I have a 20 gallon aquarium that i would like to put germans in but i need some insight in to there water any info pumps water anything thanks for all your help


----------



## cichlidaholic (Dec 7, 2005)

What is your ph?

Do you want to breed them? If so, you'll need a lower than normal ph, they prefer around 6.

The temp should be around 82.

You'll want to decorate with plants and driftwood.

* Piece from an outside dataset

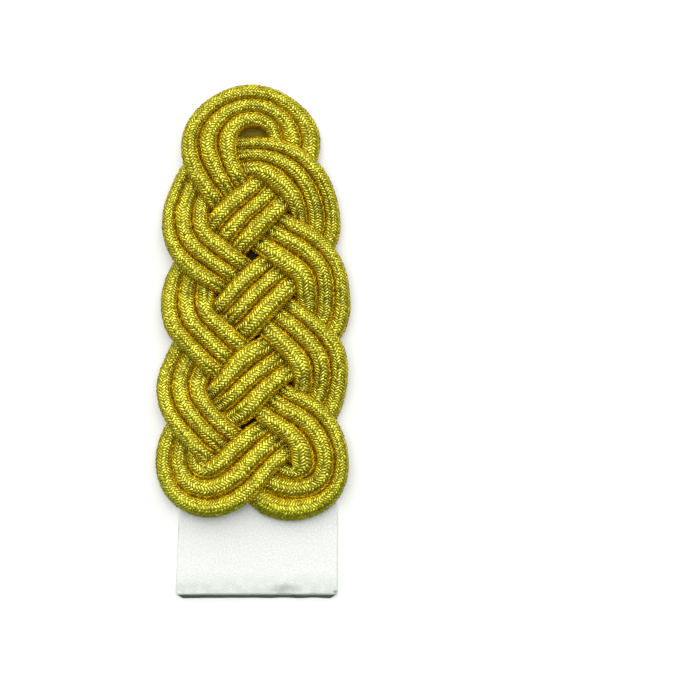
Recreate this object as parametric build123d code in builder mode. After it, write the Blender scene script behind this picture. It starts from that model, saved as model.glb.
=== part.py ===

What are the dimensions of the tank? This will help determine how many you need...

Kim


----------



## shaunpitzer (May 8, 2008)

I want to breed rams as well and was wondering how do you get your water pH that low. My water pH is coming out at about 8 from the tap and settles to about 7.5 in the tank. I have seen the Seachem acid and base buffers and was considering trying them. Any recommendations? My water is already very soft and I have a tank with driftwood, java fern, and have added some blackwater extract. Will the buffer help?


----------



## DirtyBlackSocks (Jan 24, 2008)

If you find german blue rams being kept at the LFS odds are they've been acclimated to water parameters similar to what's coming out of your tap - and while they won't show their perfect coloration it's a lot less of a hassle to find them in that condition as you get used to high maintenance fish.

As has already been stated they're nitrate sensitive fish, I wouldn't go as far as to say anything over 20 ppm nitrate will kill them, but they become stressed and will definitely die in the 60-80 ppm range.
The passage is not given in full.